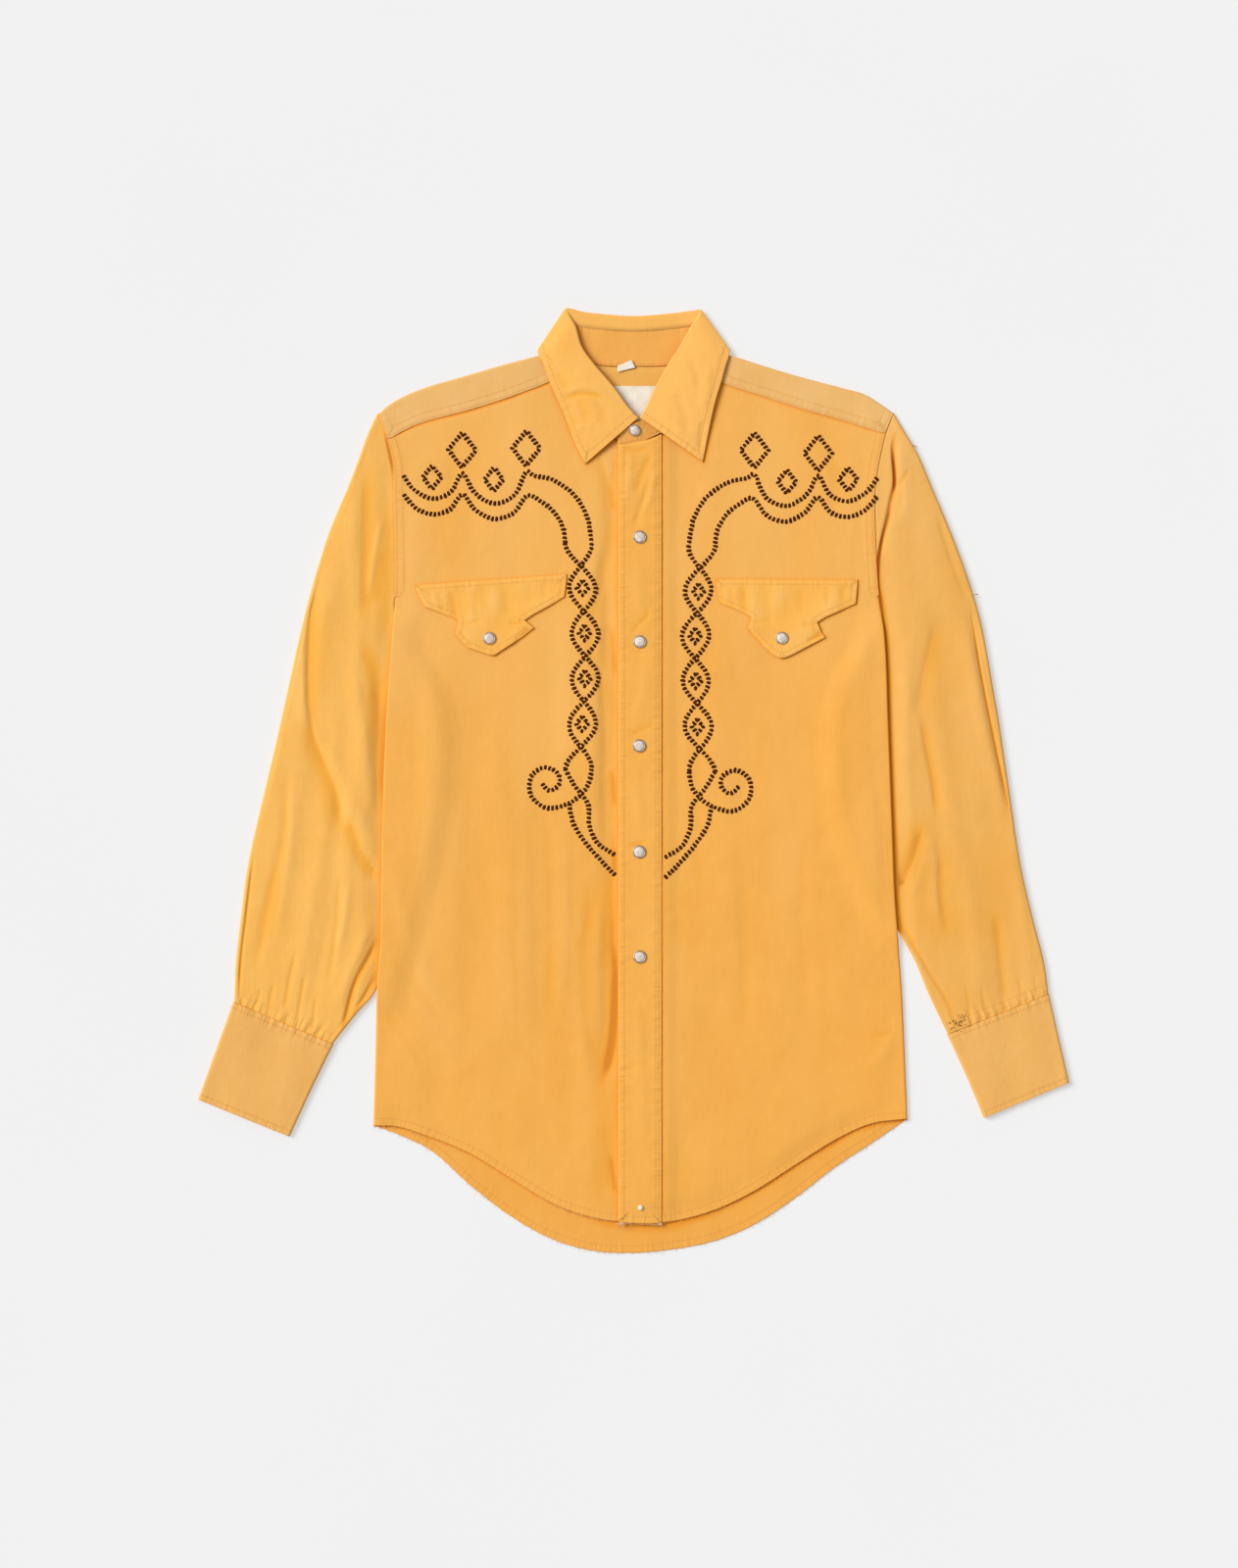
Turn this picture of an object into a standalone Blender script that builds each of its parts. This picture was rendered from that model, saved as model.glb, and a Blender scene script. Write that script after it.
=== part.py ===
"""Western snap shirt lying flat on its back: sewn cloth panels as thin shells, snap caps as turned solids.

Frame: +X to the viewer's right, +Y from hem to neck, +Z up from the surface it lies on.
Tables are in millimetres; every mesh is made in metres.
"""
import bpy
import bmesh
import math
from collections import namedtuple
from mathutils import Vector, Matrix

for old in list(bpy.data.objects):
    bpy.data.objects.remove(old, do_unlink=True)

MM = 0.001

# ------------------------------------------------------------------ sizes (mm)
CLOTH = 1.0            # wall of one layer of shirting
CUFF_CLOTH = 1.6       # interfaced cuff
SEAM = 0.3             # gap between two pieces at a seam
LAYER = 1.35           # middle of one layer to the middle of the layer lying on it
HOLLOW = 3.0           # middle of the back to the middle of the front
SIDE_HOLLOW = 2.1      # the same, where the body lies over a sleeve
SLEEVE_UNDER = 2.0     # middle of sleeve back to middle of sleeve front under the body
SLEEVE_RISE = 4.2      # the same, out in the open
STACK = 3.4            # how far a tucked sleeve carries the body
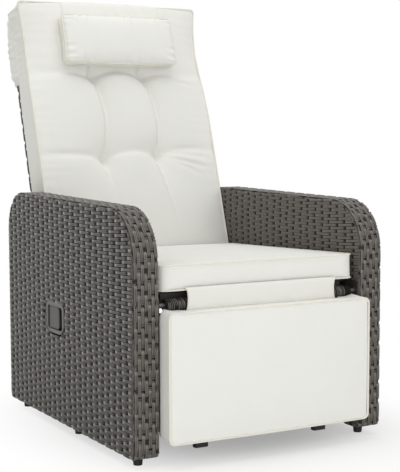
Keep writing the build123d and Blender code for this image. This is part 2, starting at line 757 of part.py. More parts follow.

Exercise aim: Set every line of the listing down word for word.

Solution below:
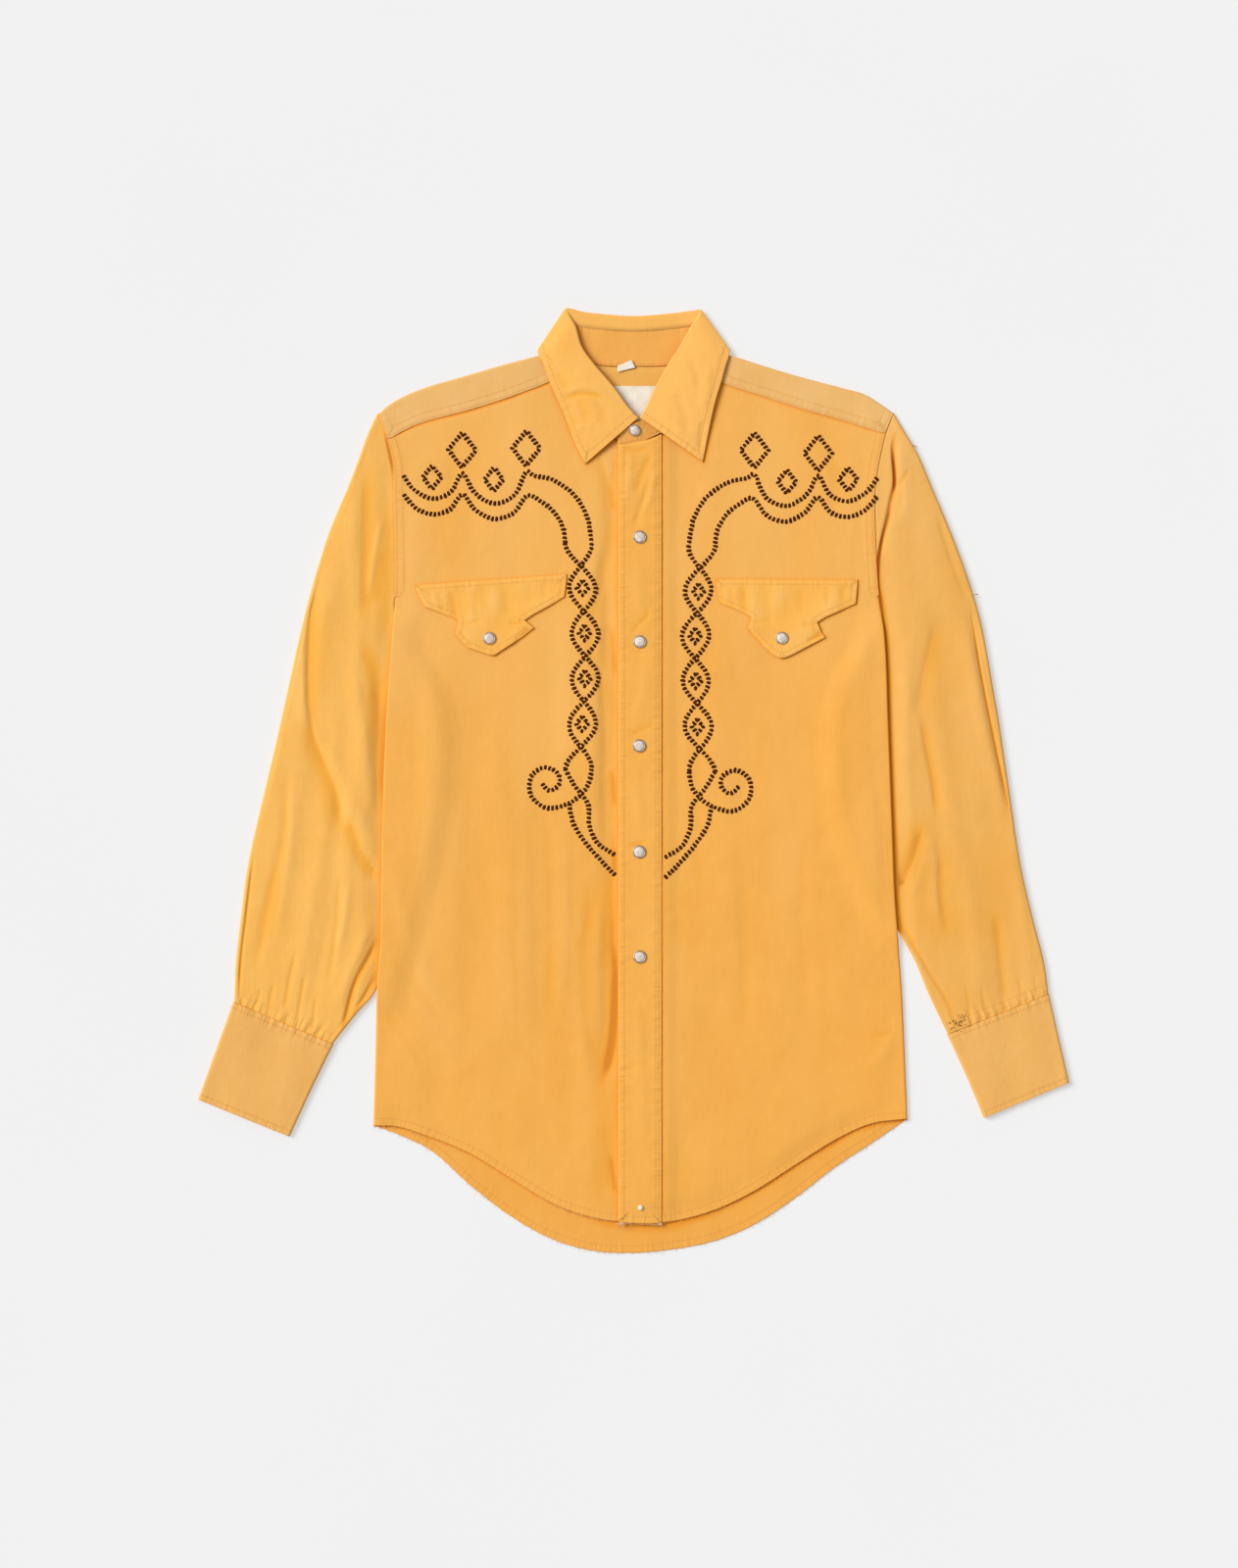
Turn this picture of an object into a standalone Blender script that builds each of its parts. This picture was rendered from that model, saved as model.glb, and a Blender scene script. Write that script after it.
=== part.py ===
"""Western snap shirt lying flat on its back: sewn cloth panels as thin shells, snap caps as turned solids.

Frame: +X to the viewer's right, +Y from hem to neck, +Z up from the surface it lies on.
Tables are in millimetres; every mesh is made in metres.
"""
import bpy
import bmesh
import math
from collections import namedtuple
from mathutils import Vector, Matrix

for old in list(bpy.data.objects):
    bpy.data.objects.remove(old, do_unlink=True)

MM = 0.001

# ------------------------------------------------------------------ sizes (mm)
CLOTH = 1.0            # wall of one layer of shirting
CUFF_CLOTH = 1.6       # interfaced cuff
SEAM = 0.3             # gap between two pieces at a seam
LAYER = 1.35           # middle of one layer to the middle of the layer lying on it
HOLLOW = 3.0           # middle of the back to the middle of the front
SIDE_HOLLOW = 2.1      # the same, where the body lies over a sleeve
SLEEVE_UNDER = 2.0     # middle of sleeve back to middle of sleeve front under the body
SLEEVE_RISE = 4.2      # the same, out in the open
STACK = 3.4            # how far a tucked sleeve carries the body
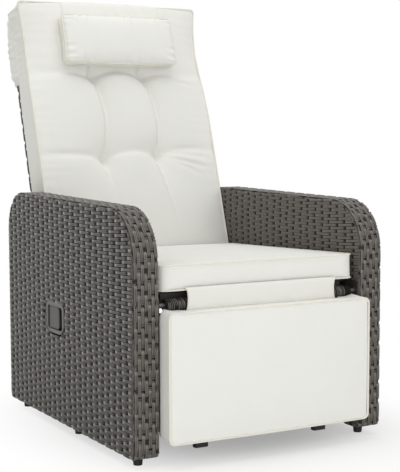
Keep writing the build123d and Blender code for this image. This is part 2, starting at line 757 of part.py. More parts follow.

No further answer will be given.